Ike Davis was expected to be consistently productive all season, but his average is about as far under .200 in April 2013 as it was in April 2012. He carried much of the offense during his scorching second half of 2012, but the man who hit 32 home runs last season is currently a nonfactor. Both him and Lucas Duda caught lightning in a bottle early in April and drove a few balls over the fence, but their power has been sapped since then. Duda at least draws walks and makes the opposing pitcher work. Davis is often struck out in three pitches.

Daniel Murphy streaked his way to a batting average that exceeded .360 in the middle of April but has come crashing back down to Earth and below .290. He drove in just about every runner in scoring position during the first eleven games, in which the team had a respectable 7-4 record. Murphy’s defense at second base has also been shoddy, begging the question of whether he can get back on track.

Colin Cowgill, Mike Baxter and Anthony Recker barely qualify as Major League-caliber. Players such as Ruben Tejada used to set the table with a walk or base hit, but now they leave the bases empty. Any hard hit balls land straight in their opponents’ gloves. Long fly balls fall short at the warning track. Mets hitters drive the pitch count to a favorable 3-0 and end up grounding out. Nothing is going right.

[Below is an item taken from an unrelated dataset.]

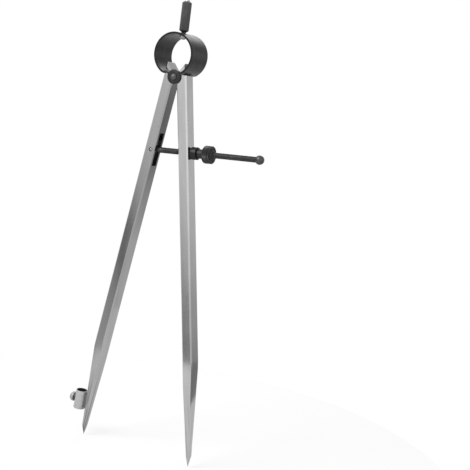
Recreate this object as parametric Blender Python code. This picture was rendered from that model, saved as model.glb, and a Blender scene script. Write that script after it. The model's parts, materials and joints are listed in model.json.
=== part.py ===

Fans understand that general manager Sandy Alderson is focused on the future. Alderson traded away 2012 Cy Young Award winner R.A. Dickey this past offseason for Buck, a promising catching prospect Travis d’Arnaud and young arm that could be ready to throw in a couple of years. He traded slugger Carlos Beltran in 2011 for top pitching prospect Zack Wheeler, who is struggling in the minors but will likely receive a promotion this season.

The team is in a transitional state and expected to drastically improve once their seeds blossom and they attain more payroll flexibility in 2014. There is hope for the future, but the fans deserve a better product this season. Too many players are falling short of the potential they demonstrated last season.

Wright and Buck cannot carry the offense on their backs all season. Something has to give with the bullpen. Even the most diehard Mets fans are getting fed up. The season feels like it is over and there are still five more months of baseball left.